No better than graffiti

This is, I think, the most sensible stance to adopt in this age of Damn Near Anything Goes:

I’ve been told my campus has a YikYak “community” or whatever you call it. I don’t want to know. I’m not interested in participating or even hearing what goes on there. I feel like, if people are going to say awful things about me, and aren’t brave enough to criticize me to my face? I don’t want to hear what they’re saying about me anonymously, that that kind of posting doesn’t deserve my time or my attention and my often fragile self-confidence doesn’t need to obsess over the venting that someone may have done in a moment of upset (earned a bad grade, was told to put the cell phone away, whatever). Also, I figure a lot of people who do that kind of posting don’t every really think the object of it will read it. (So I’m happy to oblige by NOT reading it.)

Sort of a variation on the theme of “Don’t read the comments.”

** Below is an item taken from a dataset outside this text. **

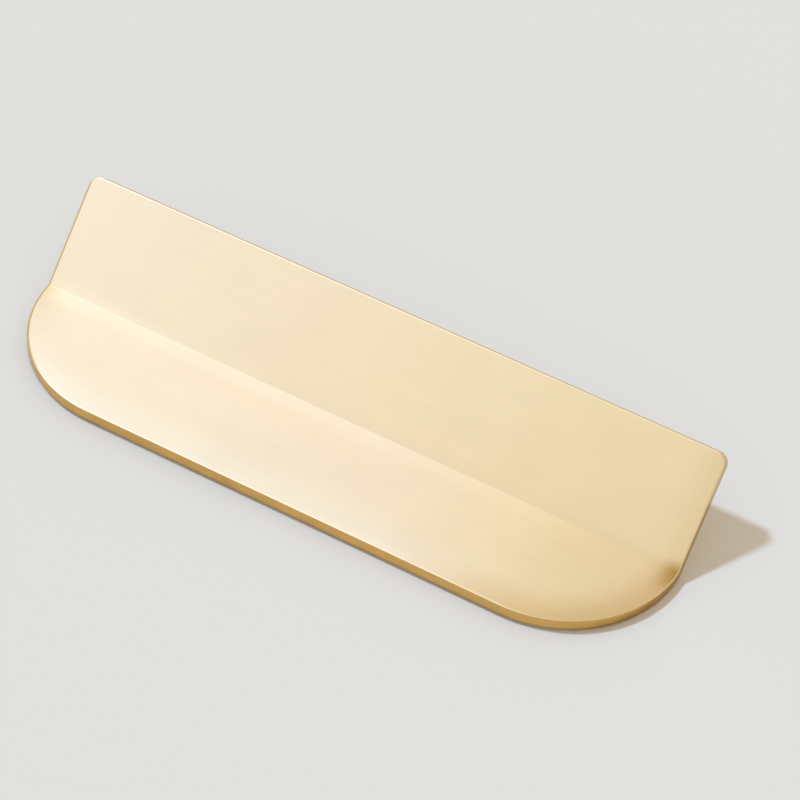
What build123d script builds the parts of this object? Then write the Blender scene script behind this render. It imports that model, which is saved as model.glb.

There used to be quite a bit of spam, on Twitter and similar places, to the effect of “Did you read what they said about you?” followed by a link to God knows what. The jerks who left it never hung around for the answer, which was “Hell, no, and why should I?” The fact that there are now “reputation-protection” services tells me that there are an awful lot of people out there with awfully thin skins. If your response is “But what if people will think less of me?” I’ll tell you there’s no possible way I could think less of you.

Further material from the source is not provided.